### Records supplied

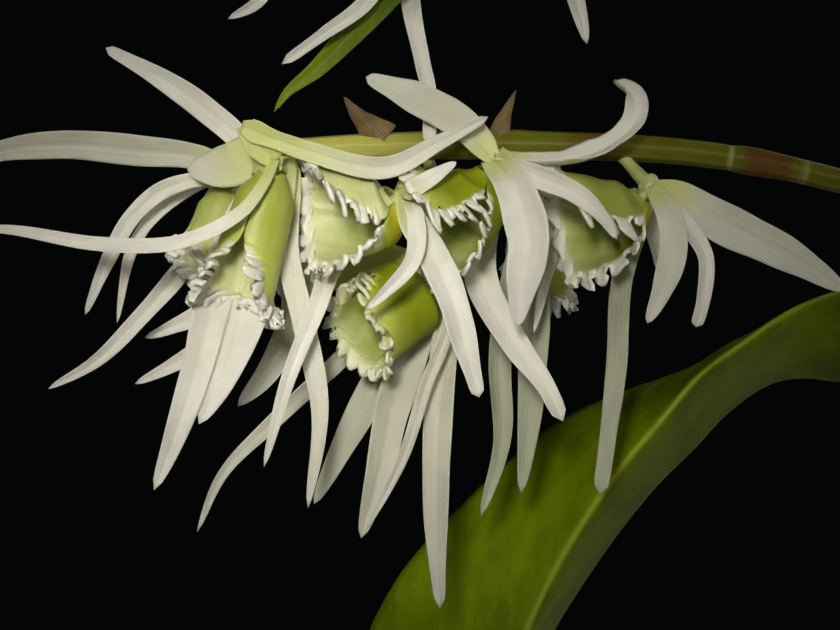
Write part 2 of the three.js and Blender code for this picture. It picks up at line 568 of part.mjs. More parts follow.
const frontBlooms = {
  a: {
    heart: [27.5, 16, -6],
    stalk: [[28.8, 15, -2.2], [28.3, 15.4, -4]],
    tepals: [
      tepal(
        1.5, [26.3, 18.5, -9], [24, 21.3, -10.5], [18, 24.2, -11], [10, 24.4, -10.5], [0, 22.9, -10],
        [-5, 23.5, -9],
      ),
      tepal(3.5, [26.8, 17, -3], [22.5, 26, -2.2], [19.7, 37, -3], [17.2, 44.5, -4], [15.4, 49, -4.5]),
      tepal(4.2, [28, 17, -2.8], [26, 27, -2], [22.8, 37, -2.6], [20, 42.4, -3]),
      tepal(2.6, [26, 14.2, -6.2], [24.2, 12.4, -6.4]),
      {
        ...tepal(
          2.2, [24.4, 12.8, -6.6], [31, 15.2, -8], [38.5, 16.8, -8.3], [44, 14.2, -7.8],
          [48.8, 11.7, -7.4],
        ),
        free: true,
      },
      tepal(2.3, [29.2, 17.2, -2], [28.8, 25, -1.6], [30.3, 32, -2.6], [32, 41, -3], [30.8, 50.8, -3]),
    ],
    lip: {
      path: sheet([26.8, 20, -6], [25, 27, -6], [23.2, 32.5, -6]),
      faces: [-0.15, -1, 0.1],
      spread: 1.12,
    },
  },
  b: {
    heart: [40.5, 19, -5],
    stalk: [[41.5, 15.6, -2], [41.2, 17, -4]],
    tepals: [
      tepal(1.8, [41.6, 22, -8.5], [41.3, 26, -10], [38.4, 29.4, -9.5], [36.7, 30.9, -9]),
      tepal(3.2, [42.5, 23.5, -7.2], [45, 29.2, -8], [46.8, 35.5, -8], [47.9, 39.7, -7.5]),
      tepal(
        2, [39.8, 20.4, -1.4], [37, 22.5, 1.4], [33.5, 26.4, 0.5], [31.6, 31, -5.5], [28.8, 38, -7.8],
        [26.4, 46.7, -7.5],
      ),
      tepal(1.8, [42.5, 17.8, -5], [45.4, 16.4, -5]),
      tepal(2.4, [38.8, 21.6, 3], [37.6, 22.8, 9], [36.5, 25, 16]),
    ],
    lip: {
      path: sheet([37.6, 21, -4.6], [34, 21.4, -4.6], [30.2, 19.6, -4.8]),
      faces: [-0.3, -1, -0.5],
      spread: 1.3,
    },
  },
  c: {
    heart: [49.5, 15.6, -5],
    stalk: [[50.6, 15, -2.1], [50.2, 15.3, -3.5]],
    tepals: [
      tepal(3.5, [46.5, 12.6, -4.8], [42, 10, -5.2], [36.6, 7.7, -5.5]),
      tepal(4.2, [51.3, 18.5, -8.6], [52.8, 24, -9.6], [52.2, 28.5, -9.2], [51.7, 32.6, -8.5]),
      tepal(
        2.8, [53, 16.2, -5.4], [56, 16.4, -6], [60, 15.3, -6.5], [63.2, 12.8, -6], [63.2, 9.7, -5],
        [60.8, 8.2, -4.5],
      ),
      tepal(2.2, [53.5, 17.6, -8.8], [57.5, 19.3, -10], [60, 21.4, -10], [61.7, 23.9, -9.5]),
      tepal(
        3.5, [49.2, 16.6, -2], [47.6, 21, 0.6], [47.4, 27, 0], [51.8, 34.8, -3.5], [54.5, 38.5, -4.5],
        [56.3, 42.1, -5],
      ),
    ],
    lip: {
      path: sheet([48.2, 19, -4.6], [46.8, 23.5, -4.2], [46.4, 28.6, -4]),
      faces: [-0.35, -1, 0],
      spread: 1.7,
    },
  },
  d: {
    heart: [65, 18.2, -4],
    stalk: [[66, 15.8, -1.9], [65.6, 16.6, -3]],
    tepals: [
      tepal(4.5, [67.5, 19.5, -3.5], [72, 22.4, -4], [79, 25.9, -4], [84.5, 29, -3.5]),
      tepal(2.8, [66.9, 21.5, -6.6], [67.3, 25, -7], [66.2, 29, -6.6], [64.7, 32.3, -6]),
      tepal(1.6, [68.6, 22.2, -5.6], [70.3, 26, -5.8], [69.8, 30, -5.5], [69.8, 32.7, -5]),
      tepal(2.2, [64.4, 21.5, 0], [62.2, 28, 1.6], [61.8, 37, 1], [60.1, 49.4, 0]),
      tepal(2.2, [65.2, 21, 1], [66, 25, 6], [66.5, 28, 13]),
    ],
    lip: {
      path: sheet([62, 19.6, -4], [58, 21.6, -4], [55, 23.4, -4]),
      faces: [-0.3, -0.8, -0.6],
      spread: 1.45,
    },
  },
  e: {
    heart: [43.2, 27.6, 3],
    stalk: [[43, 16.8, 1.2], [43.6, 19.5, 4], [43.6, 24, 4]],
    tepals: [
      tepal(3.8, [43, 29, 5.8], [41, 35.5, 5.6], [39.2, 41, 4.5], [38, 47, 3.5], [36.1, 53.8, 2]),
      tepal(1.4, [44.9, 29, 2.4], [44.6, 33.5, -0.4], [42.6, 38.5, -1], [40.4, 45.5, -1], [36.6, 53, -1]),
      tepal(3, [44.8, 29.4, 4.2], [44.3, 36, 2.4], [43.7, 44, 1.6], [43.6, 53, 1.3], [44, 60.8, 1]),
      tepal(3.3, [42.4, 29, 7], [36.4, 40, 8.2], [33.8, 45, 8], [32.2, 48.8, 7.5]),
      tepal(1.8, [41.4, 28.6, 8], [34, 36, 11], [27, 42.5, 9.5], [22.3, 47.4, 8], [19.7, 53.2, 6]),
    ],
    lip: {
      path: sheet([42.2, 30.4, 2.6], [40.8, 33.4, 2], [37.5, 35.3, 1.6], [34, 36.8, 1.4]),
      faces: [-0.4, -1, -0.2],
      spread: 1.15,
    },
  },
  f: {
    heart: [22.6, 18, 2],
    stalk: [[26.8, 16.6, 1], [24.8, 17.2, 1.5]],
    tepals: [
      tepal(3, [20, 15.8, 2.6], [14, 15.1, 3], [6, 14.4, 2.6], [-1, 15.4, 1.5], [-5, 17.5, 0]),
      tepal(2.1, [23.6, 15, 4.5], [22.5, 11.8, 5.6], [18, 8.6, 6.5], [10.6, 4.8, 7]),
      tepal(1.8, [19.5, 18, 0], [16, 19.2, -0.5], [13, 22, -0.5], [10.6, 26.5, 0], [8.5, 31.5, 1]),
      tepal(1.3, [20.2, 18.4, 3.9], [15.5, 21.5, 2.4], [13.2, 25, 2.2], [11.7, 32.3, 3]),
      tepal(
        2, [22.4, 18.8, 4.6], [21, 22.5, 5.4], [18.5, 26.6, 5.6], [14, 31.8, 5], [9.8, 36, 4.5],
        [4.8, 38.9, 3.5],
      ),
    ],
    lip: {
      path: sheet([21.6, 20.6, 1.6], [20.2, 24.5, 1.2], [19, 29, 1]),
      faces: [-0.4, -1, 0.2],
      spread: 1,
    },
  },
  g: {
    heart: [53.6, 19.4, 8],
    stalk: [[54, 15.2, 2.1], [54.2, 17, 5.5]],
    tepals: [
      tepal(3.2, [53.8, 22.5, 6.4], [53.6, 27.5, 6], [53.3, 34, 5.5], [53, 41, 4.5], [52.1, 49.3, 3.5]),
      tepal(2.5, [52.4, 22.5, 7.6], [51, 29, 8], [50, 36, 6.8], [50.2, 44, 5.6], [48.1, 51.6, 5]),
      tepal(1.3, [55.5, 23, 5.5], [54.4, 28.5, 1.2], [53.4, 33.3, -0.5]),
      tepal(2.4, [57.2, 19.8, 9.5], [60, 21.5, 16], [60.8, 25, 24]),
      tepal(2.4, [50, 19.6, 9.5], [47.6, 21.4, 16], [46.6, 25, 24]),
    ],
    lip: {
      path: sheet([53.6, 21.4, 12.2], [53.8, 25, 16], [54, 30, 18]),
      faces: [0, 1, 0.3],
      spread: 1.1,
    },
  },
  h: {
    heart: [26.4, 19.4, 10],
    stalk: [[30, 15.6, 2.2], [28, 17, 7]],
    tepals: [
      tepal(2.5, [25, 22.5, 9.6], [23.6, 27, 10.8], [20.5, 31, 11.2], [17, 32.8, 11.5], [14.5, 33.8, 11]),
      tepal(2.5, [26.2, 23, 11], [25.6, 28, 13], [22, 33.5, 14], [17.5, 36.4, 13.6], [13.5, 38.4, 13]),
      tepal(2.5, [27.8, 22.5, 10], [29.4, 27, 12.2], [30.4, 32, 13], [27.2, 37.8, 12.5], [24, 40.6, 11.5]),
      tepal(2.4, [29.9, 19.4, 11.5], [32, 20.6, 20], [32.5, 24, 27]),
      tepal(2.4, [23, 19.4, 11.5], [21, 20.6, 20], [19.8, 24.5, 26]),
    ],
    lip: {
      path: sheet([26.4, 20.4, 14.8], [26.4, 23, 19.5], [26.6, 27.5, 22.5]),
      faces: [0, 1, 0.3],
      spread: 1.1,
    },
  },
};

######
### Records supplied

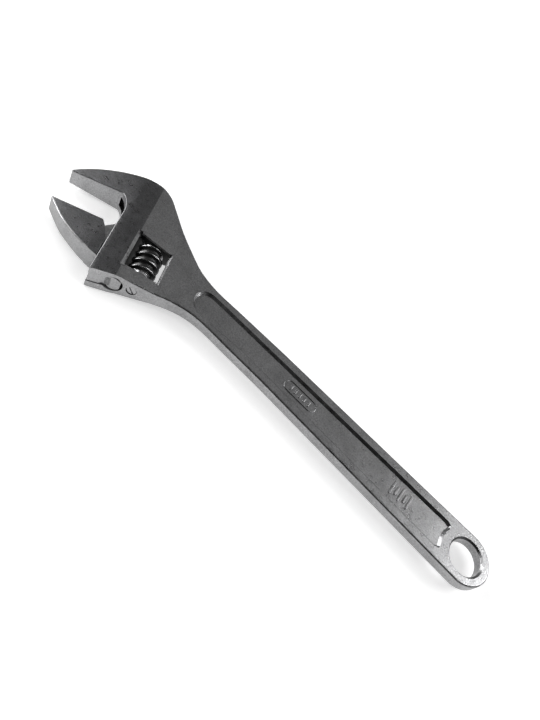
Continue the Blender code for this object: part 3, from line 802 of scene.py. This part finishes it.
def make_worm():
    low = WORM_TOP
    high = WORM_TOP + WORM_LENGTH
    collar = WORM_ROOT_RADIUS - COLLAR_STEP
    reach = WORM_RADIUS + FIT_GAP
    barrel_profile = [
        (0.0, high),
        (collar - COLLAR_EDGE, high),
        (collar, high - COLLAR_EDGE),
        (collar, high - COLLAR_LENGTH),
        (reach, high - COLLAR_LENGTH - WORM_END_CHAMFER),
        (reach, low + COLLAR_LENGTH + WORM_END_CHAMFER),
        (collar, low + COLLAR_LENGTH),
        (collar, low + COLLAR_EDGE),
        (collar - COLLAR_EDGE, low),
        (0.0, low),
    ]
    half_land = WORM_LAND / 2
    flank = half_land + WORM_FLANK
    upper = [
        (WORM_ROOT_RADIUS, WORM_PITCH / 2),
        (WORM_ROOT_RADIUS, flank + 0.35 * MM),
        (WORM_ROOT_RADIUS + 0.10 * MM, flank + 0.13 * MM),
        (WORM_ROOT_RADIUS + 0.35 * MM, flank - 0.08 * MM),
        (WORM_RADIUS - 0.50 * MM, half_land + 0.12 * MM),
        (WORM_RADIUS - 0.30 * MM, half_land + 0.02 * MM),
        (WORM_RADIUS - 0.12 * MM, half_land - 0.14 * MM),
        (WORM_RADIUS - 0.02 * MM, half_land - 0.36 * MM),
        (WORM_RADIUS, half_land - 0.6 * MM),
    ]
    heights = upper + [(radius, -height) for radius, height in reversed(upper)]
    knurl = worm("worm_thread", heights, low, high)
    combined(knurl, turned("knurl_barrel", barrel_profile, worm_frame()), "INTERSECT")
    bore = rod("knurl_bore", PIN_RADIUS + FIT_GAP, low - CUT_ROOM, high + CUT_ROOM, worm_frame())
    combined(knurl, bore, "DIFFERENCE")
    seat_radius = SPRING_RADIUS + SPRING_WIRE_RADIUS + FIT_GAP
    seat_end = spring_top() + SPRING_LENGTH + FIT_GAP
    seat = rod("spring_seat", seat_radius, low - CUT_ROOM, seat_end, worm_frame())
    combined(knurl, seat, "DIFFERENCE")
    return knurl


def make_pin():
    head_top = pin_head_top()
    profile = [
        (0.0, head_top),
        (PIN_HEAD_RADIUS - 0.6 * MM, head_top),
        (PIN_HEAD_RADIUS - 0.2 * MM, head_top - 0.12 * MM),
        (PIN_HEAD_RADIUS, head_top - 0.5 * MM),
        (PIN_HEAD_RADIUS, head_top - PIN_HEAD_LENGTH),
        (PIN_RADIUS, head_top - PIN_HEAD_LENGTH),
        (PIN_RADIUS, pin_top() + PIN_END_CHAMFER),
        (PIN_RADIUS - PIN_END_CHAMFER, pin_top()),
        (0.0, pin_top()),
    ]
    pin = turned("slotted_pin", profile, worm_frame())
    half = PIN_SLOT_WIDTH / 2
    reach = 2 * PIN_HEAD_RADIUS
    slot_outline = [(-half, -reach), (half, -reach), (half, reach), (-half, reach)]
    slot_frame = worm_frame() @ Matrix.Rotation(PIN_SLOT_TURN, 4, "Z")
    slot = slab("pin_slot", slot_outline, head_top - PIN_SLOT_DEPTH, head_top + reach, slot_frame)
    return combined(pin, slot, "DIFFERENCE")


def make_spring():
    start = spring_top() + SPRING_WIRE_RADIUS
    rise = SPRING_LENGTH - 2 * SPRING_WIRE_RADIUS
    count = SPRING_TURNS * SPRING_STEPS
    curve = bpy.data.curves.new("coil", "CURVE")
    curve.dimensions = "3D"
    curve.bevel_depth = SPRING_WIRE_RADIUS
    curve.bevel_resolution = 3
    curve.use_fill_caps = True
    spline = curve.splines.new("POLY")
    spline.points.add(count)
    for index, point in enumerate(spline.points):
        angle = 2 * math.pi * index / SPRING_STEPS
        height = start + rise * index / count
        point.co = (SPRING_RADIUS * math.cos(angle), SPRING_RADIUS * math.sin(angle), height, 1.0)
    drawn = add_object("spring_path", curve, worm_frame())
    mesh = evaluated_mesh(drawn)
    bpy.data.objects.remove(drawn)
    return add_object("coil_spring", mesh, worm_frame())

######
### Records supplied

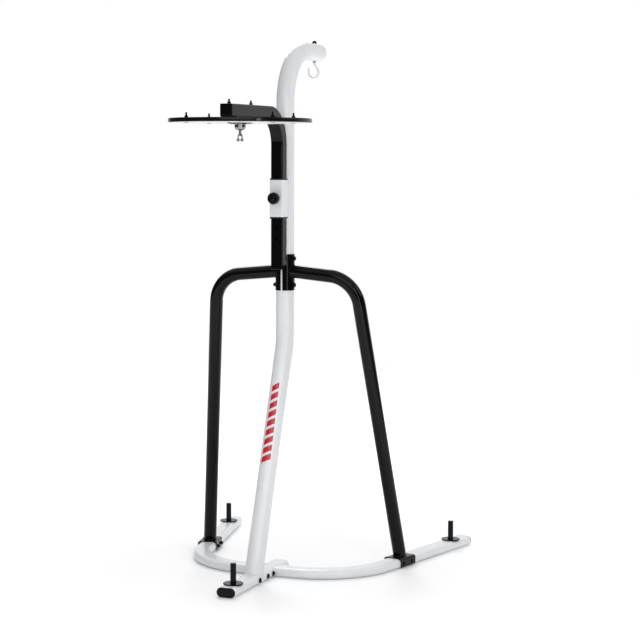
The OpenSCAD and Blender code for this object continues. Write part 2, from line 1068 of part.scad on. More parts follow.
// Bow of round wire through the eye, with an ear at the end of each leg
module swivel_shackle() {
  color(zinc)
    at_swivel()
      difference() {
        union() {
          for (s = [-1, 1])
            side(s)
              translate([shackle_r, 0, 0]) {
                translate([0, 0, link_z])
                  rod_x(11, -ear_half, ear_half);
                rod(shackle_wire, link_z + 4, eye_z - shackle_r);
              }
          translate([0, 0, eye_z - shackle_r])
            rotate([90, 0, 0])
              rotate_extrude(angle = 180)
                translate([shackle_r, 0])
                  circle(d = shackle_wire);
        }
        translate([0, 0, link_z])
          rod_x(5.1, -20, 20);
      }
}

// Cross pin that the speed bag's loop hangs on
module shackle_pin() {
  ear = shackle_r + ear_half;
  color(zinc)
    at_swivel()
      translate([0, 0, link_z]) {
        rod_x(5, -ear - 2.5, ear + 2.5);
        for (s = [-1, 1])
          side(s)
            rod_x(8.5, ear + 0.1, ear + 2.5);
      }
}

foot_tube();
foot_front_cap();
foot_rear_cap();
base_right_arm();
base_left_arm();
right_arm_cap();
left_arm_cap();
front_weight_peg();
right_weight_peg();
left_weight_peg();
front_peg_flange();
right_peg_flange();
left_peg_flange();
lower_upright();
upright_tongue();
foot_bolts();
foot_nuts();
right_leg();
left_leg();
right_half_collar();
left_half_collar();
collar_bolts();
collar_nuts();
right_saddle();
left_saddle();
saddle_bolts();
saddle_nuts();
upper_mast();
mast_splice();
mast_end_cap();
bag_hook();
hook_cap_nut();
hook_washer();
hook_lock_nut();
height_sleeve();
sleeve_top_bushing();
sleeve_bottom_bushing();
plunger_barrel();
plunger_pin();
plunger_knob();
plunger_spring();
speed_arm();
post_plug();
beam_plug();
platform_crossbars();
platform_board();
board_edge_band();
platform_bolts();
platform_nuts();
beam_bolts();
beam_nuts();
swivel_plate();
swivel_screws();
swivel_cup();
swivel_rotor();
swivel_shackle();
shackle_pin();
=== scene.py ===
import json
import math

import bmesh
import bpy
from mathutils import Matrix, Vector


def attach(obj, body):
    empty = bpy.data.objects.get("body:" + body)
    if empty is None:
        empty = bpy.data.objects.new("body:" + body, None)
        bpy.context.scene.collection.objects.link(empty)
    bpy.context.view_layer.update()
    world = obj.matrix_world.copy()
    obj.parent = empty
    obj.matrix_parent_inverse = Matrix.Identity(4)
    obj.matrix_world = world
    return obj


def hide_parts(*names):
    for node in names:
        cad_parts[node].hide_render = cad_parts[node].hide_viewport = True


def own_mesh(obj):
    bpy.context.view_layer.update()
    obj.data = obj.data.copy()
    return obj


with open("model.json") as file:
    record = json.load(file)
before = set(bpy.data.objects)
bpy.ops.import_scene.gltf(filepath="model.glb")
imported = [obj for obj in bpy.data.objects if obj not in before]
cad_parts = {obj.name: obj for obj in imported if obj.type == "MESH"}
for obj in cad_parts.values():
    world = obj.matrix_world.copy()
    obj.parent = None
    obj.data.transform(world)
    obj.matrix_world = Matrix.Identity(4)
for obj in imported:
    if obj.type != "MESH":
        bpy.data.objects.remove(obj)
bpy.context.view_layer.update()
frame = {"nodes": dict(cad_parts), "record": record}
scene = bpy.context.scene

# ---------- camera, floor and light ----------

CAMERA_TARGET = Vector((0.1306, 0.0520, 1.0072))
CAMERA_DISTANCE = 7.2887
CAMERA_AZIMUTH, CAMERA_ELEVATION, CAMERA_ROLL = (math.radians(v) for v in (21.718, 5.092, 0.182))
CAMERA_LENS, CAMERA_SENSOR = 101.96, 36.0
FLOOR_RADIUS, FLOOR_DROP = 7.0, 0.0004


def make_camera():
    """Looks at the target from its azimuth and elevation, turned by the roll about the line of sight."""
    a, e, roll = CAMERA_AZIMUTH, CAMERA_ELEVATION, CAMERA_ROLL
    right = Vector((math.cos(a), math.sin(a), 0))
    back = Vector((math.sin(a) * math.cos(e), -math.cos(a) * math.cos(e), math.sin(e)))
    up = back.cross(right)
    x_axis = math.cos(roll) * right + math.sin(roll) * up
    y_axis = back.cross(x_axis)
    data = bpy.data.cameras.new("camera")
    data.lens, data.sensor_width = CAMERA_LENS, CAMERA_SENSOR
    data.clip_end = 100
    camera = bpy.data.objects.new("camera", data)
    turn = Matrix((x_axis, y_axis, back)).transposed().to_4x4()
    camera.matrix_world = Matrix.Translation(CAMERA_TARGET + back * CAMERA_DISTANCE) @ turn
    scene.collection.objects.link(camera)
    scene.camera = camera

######

Problem to work on: Reproduce exactly the lines from the one containing "bpy.data.objects.remove(obj)" through the one containing "FLOOR_RADIUS, FLOOR_DROP = 7.0, 0.0004", inclusive, and nothing else.

Full output:
        bpy.data.objects.remove(obj)
bpy.context.view_layer.update()
frame = {"nodes": dict(cad_parts), "record": record}
scene = bpy.context.scene

# ---------- camera, floor and light ----------

CAMERA_TARGET = Vector((0.1306, 0.0520, 1.0072))
CAMERA_DISTANCE = 7.2887
CAMERA_AZIMUTH, CAMERA_ELEVATION, CAMERA_ROLL = (math.radians(v) for v in (21.718, 5.092, 0.182))
CAMERA_LENS, CAMERA_SENSOR = 101.96, 36.0
FLOOR_RADIUS, FLOOR_DROP = 7.0, 0.0004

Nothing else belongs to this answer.